Eu já devo ter mencionado em alguma de minhas outras Colunas, mas volto a insistir na mesma tecla: enquanto tivermos mais artistas que profissionais, não teremos mercado. E o profissional-artista precisa ser inteligente o suficiente para produzir obras de qualquer natureza, seja ela infantil, erótica, super-heróis, obras encomendadas de qualquer espécie, pois isso faz parte do seu trabalho. Você escolhe ser desenhista ou roteirista. Você não escolhe ser artista. Após muito trabalho – ei, “trabalho” não se trata de uma palavra tão feia assim quando você faz o que escolheu fazer e não o que a vida lhe impôs a fazer – se você fizer as coisas certas, o seu público – e jamais você – lhe concederá essa alcunha tão cobiçada por alguns. O problema é que a maioria só quer ser artista. E essa perspectiva errada das coisas é mais um dos fatores que nos fazem patinar na hora de que se fala em mercado nacional.

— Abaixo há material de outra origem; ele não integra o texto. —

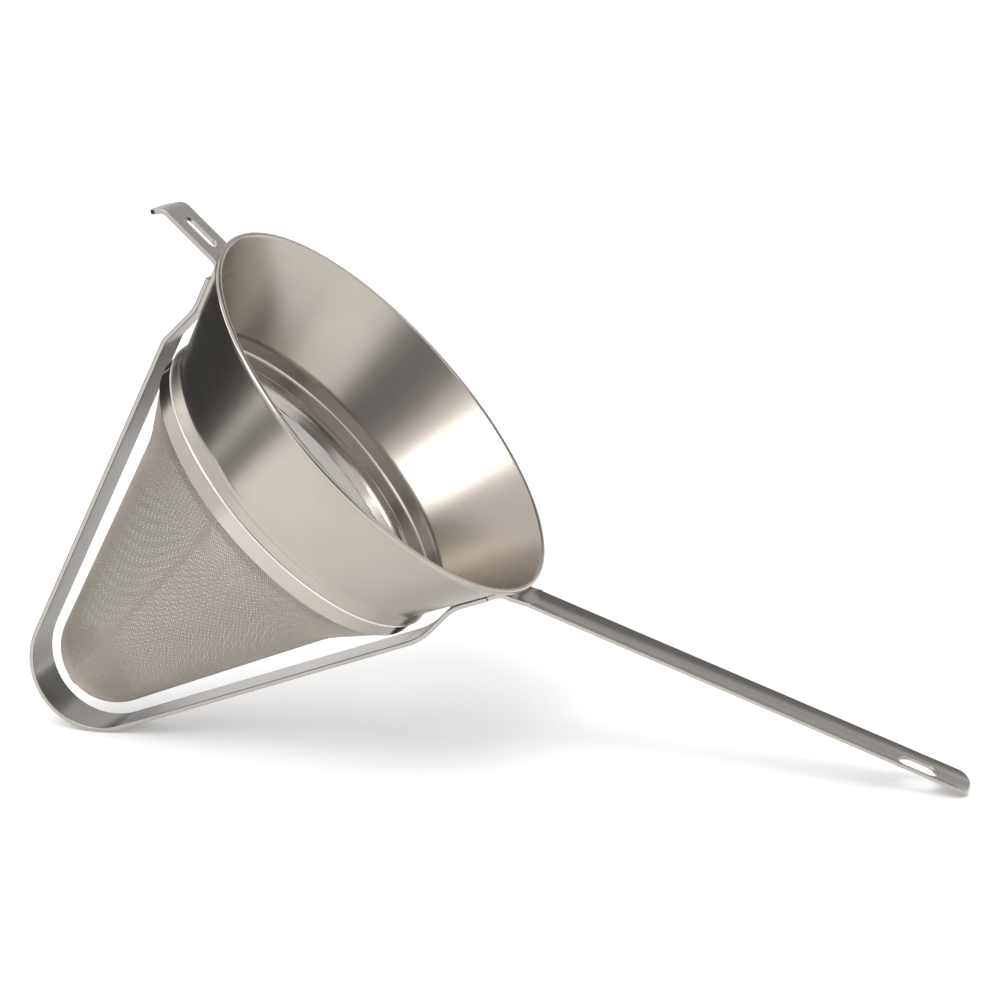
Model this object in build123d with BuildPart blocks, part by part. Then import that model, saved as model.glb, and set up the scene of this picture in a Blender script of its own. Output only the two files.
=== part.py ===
import os
from math import acos, asin, atan2, cos, degrees, hypot, radians, sin, sqrt, tan

from build123d import *

# A conical fine mesh strainer, in millimetres, lying the way it rests on a table: on the
# bottom of its guard bow and on the end of its handle. Every piece is drawn in the
# strainer's own axes, with x from the middle of the rim towards the handle and z out of the
# mouth. Those axes are then tilted into the resting pose, with the origin on the table.
# Depths are measured down from the middle of the rolled edge, into the strainer.

# Collar: a flared hoop of sheet with its edge rolled over a wire
rim_radius = 100.0
bead_diameter = 2.9
collar_sheet = 0.7
roll_clearance = 0.05
flare_depth = 44.2
collar_foot_radius = 79.2
collar_depth = 51.6
collar_bend_radius = 6.0
collar_edge_radius = 0.3

# Clamp rings, which hold the top of the mesh below the collar
outer_ring_radius = 78.8
outer_ring_sheet = 0.8
outer_ring_height = 7.6
outer_ring_edge_radius = 0.35
ring_clearance = 0.05
inner_ring_sheet = 0.6
inner_ring_edge_radius = 0.15
inner_lip_length = 6.2
inner_groove_drop = 5.4
inner_groove_radius = 0.3

# Mesh cone: one sheet of woven wire, rolled into a cone and lapped
mesh_sheet = 0.5
mesh_neck_length = 8.0
mesh_neck_bend_radius = 9.0
mesh_knee_radius = 61.6
mesh_knee_depth = 84.5
mesh_knee_bend_radius = 60.0
mesh_tip_radius = 26.1
mesh_tip_depth = 201.3
lap_width = 6.0
lap_sheet = 0.45
lap_end_margin = 4.0
lap_turn = -97.0

# Guard bow: a flat strip from one side of the collar to the other, round the tip of the mesh
guard_width = 22.0
guard_thickness = 2.1
guard_edge_radius = 0.5
guard_tip_radius = 32.3
guard_tip_depth = 217.6
guard_bend_reach = 87.8
guard_bend_depth = 54.1
guard_bend_radii = (30.0, 10.0)
guard_jog_radius = 18.0
guard_tab_tops = (17.7, 19.4)
guard_tab_bottom = 33.2

# Handle: a dished strip that slopes up from under the rolled edge
handle_width = 22.0
handle_thickness = 1.8
handle_dish = 2.5
handle_rise = 28.03
handle_seat_depth = 10.7
handle_reach = 211.6
handle_root_rise = 1.5
handle_root_radius = 6.0
handle_root_length = 5.0
handle_neck_length = 9.0
handle_corner_radius = 7.0
handle_edge_radius = 0.4
hang_slot_length = 17.4
hang_slot_width = 11.0
hang_slot_margin = 14.7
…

Por isso, não se envergonhe em aceitar aquele trabalho erótico que lhe encomendaram ou em produzir aquele super-herói para aquela grande editora americana. Só não se esqueça de, paralelamente, ou, até mesmo, depois que chegar lá, desenvolver o seu talento em seus projetos pessoais, aqueles que toquem nos assuntos que você acha importante falar. E não se esqueça: “São com os Dirty Harrys que você pode fazer um Bird!”.